→ **WRITTEN REQUEST**:
Reproduce the listing below without any change.
*****
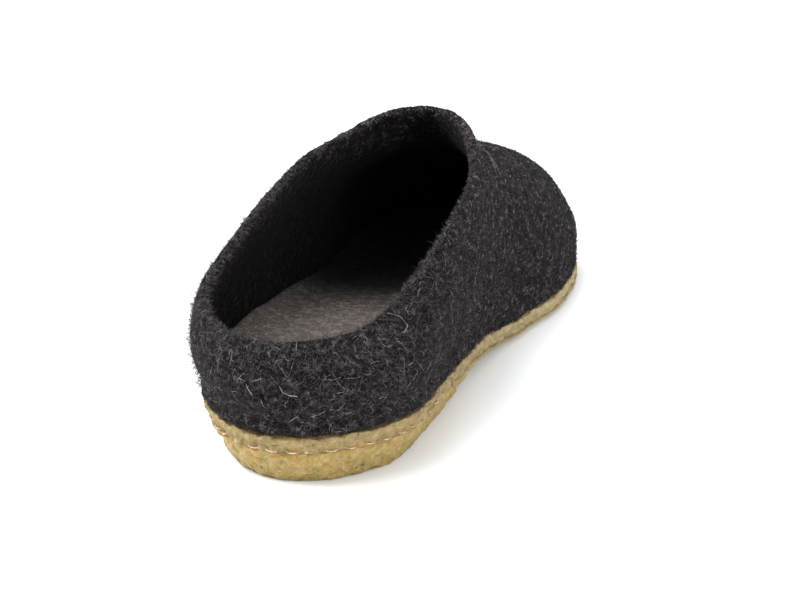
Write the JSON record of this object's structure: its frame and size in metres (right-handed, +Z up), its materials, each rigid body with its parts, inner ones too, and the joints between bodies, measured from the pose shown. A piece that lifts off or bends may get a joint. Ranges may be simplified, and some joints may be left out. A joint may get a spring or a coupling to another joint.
{
  "type": "felt slipper",
  "caption": "Left felt slipper with a low heel collar, a raised front lip and a two-layer crepe rubber sole.",
  "frame": {"origin": "on the floor under the middle of the slipper's box", "axes": "+Y from heel to toe, +X towards the inner side of the foot, +Z up from the floor"},
  "size_m": [0.1038, 0.279, 0.0971],
  "materials": {
    "felt": "matte",
    "insole_felt": "matte",
    "crepe_band": "matte",
    "crepe_sole": "matte"
  },
  "bodies": {
    "root": {"upper": "felt", "insole": "insole_felt", "midsole": "crepe_band", "outsole": "crepe_sole"}
  },
  "joints": []
}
*****
→ **PROBLEM SOLUTION**:
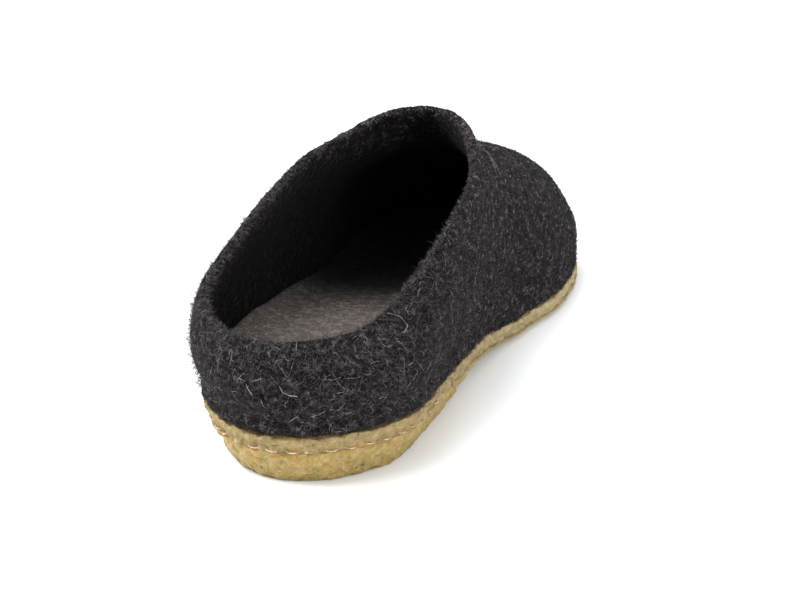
Write the JSON record of this object's structure: its frame and size in metres (right-handed, +Z up), its materials, each rigid body with its parts, inner ones too, and the joints between bodies, measured from the pose shown. A piece that lifts off or bends may get a joint. Ranges may be simplified, and some joints may be left out. A joint may get a spring or a coupling to another joint.
{
  "type": "felt slipper",
  "caption": "Left felt slipper with a low heel collar, a raised front lip and a two-layer crepe rubber sole.",
  "frame": {"origin": "on the floor under the middle of the slipper's box", "axes": "+Y from heel to toe, +X towards the inner side of the foot, +Z up from the floor"},
  "size_m": [0.1038, 0.279, 0.0971],
  "materials": {
    "felt": "matte",
    "insole_felt": "matte",
    "crepe_band": "matte",
    "crepe_sole": "matte"
  },
  "bodies": {
    "root": {"upper": "felt", "insole": "insole_felt", "midsole": "crepe_band", "outsole": "crepe_sole"}
  },
  "joints": []
}